Task inputs.
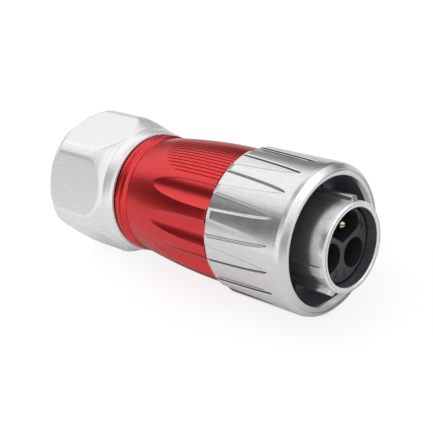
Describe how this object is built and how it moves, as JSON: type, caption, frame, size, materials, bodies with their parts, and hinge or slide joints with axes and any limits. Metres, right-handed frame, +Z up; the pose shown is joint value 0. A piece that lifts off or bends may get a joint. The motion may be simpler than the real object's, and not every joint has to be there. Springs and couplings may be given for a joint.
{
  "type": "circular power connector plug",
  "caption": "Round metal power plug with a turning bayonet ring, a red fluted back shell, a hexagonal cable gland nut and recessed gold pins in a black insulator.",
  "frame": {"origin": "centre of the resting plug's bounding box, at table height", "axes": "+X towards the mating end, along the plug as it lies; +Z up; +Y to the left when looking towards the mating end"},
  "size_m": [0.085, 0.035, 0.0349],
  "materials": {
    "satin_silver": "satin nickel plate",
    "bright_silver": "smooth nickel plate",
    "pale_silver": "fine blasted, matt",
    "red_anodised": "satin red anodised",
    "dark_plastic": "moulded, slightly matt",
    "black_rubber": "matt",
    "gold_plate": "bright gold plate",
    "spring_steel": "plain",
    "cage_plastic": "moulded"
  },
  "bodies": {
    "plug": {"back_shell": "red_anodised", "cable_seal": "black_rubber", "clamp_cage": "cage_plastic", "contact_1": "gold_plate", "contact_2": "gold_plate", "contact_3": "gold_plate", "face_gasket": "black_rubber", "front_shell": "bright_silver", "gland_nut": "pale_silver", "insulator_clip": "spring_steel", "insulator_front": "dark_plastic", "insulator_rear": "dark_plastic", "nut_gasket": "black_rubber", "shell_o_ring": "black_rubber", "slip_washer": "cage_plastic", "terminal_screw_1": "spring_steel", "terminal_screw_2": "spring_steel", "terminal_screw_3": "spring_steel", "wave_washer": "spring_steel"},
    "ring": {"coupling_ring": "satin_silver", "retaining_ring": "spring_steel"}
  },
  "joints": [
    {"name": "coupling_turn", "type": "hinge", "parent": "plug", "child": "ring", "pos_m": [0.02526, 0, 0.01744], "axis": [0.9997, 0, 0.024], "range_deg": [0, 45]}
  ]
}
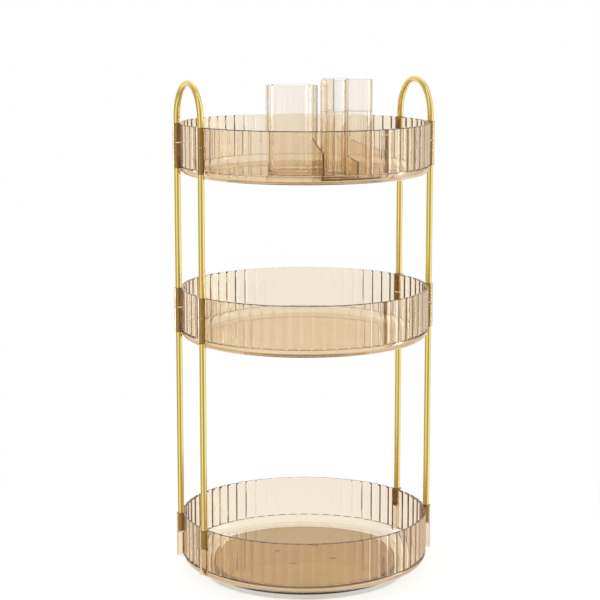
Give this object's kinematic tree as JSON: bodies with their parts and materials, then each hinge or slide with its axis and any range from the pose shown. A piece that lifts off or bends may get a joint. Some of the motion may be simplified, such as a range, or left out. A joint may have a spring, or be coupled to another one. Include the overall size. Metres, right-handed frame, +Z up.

Required task. The entries above should be repeated exactly, every one of them.

Exercise solution.
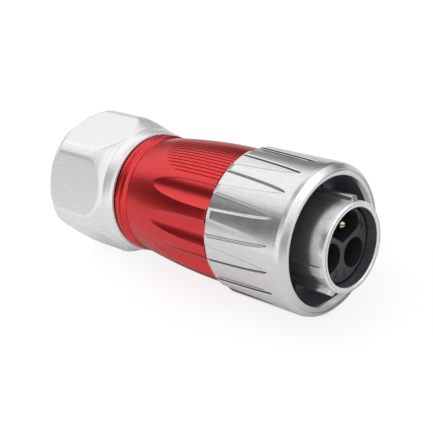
Describe how this object is built and how it moves, as JSON: type, caption, frame, size, materials, bodies with their parts, and hinge or slide joints with axes and any limits. Metres, right-handed frame, +Z up; the pose shown is joint value 0. A piece that lifts off or bends may get a joint. The motion may be simpler than the real object's, and not every joint has to be there. Springs and couplings may be given for a joint.
{
  "type": "circular power connector plug",
  "caption": "Round metal power plug with a turning bayonet ring, a red fluted back shell, a hexagonal cable gland nut and recessed gold pins in a black insulator.",
  "frame": {"origin": "centre of the resting plug's bounding box, at table height", "axes": "+X towards the mating end, along the plug as it lies; +Z up; +Y to the left when looking towards the mating end"},
  "size_m": [0.085, 0.035, 0.0349],
  "materials": {
    "satin_silver": "satin nickel plate",
    "bright_silver": "smooth nickel plate",
    "pale_silver": "fine blasted, matt",
    "red_anodised": "satin red anodised",
    "dark_plastic": "moulded, slightly matt",
    "black_rubber": "matt",
    "gold_plate": "bright gold plate",
    "spring_steel": "plain",
    "cage_plastic": "moulded"
  },
  "bodies": {
    "plug": {"back_shell": "red_anodised", "cable_seal": "black_rubber", "clamp_cage": "cage_plastic", "contact_1": "gold_plate", "contact_2": "gold_plate", "contact_3": "gold_plate", "face_gasket": "black_rubber", "front_shell": "bright_silver", "gland_nut": "pale_silver", "insulator_clip": "spring_steel", "insulator_front": "dark_plastic", "insulator_rear": "dark_plastic", "nut_gasket": "black_rubber", "shell_o_ring": "black_rubber", "slip_washer": "cage_plastic", "terminal_screw_1": "spring_steel", "terminal_screw_2": "spring_steel", "terminal_screw_3": "spring_steel", "wave_washer": "spring_steel"},
    "ring": {"coupling_ring": "satin_silver", "retaining_ring": "spring_steel"}
  },
  "joints": [
    {"name": "coupling_turn", "type": "hinge", "parent": "plug", "child": "ring", "pos_m": [0.02526, 0, 0.01744], "axis": [0.9997, 0, 0.024], "range_deg": [0, 45]}
  ]
}
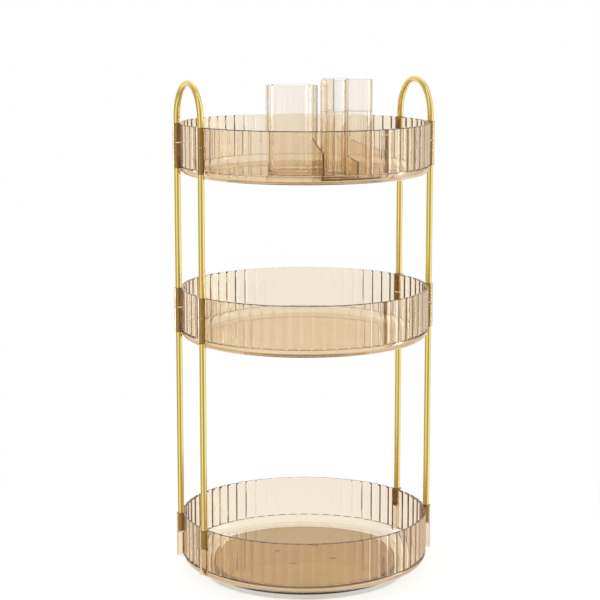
Give this object's kinematic tree as JSON: bodies with their parts and materials, then each hinge or slide with its axis and any range from the pose shown. A piece that lifts off or bends may get a joint. Some of the motion may be simplified, such as a range, or left out. A joint may have a spring, or be coupled to another one. Include the overall size. Metres, right-handed frame, +Z up.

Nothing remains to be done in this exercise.